Does Soaking the Rich Really Work?

Saw this item from Postrel who is citing Sac Bee's Weintraub on how the California budget is out of whack because the economic slow down hit the wealthy in California thus driving down the amount of tax money collected from same said wealthy tax payer. Excerpts:
The rich are no longer getting richer in California. And the rest of us, oddly enough, are suffering from their misfortune.

That's the story from the latest report on tax returns filed for the 2002 tax year. The preliminary figures, which I obtained from the Franchise Tax Board last week, show that the number of returns reporting incomes exceeding $1 million dropped again, to about 25,000. The combined income earned by those fat cats also shrunk, by more than 20 percent.

Why should we care?

Because California's skewed income distribution, combined with progressive tax rates, means that the people at the very top of the income heap pay a very high percentage of the personal income tax collected in this state.
The million-dollar earners peaked in 2000, when 44,000 of them -- about enough to fill your average baseball stadium -- reported incomes totaling $172 billion and paid more than $15 billion in taxes. The tax take from that relative handful of returns accounted for more than one-third of all income tax paid in the state.

The next year, the number of returns reporting incomes that high slumped to 29,000. Their combined income also declined, by nearly half, to $95 billion. And here was the killer: Their tax liability dropped from $15 billion to just under $8 billion.

The money lost to the treasury that year would have been enough to pay for the state's entire commitment to higher education, or most of the cost of the Medi-Cal system that provides health care to six million of California's poorest residents.
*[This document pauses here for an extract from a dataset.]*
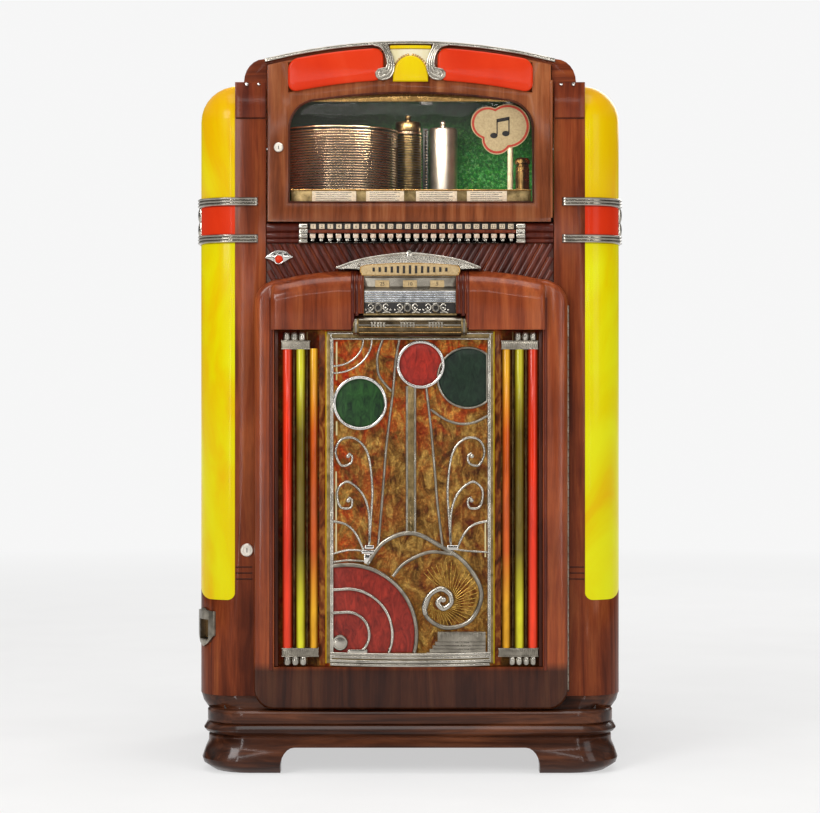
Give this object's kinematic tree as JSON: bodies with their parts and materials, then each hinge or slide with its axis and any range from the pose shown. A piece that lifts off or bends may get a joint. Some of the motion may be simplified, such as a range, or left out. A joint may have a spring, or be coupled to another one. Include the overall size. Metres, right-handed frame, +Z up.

The income, much of it generated by profits on dot-com stock options, simply vanished, as quickly as it had appeared. The latest figures show that the downward trend, while it slowed in 2002, continued.
Since 2000, when the high-tech bubble was concentrating income at the higher end of the scale, the share of California income reported by those highest fliers -- the million-dollar earners -- has been cut in half, from 20 percent to just 10 percent. More broadly, all of those earning more than $100,000 in California saw their combined income drop from 54 percent of all the money earned in the state to 46 percent.

The middle-class, meanwhile, saw its share of the income expand. Those earning between $50,000 and $100,000 increased their share of the income from 23 percent to 27 percent. But people in that income category pay relatively little income tax in California. Combined, they pay a bit less today than they did in 2000.

In fact, those earning between $50,000 and $100,000, while they took in 27 percent of the income in 2002, paid 19 percent of the income tax. People earning more than $100,000, while earning 46 percent of the money in the state, paid 73 percent of the income tax.

One has to wonder if the same thing is happening at the Federal level? There is a lot of weeping and gnashing of teeth over the big deficits. At the Federal level, deficits are due to three things: rises in spending, falling revenues due to economic slowdowns and falling revenues due to tax cuts. I would imagine some Think Tank in DC has calculated how each has contributed to the current deficits in Washington. Anyone within a click of this blog know where that data can be found?

I'll go look and if I find it, I'll report back here in this blog space.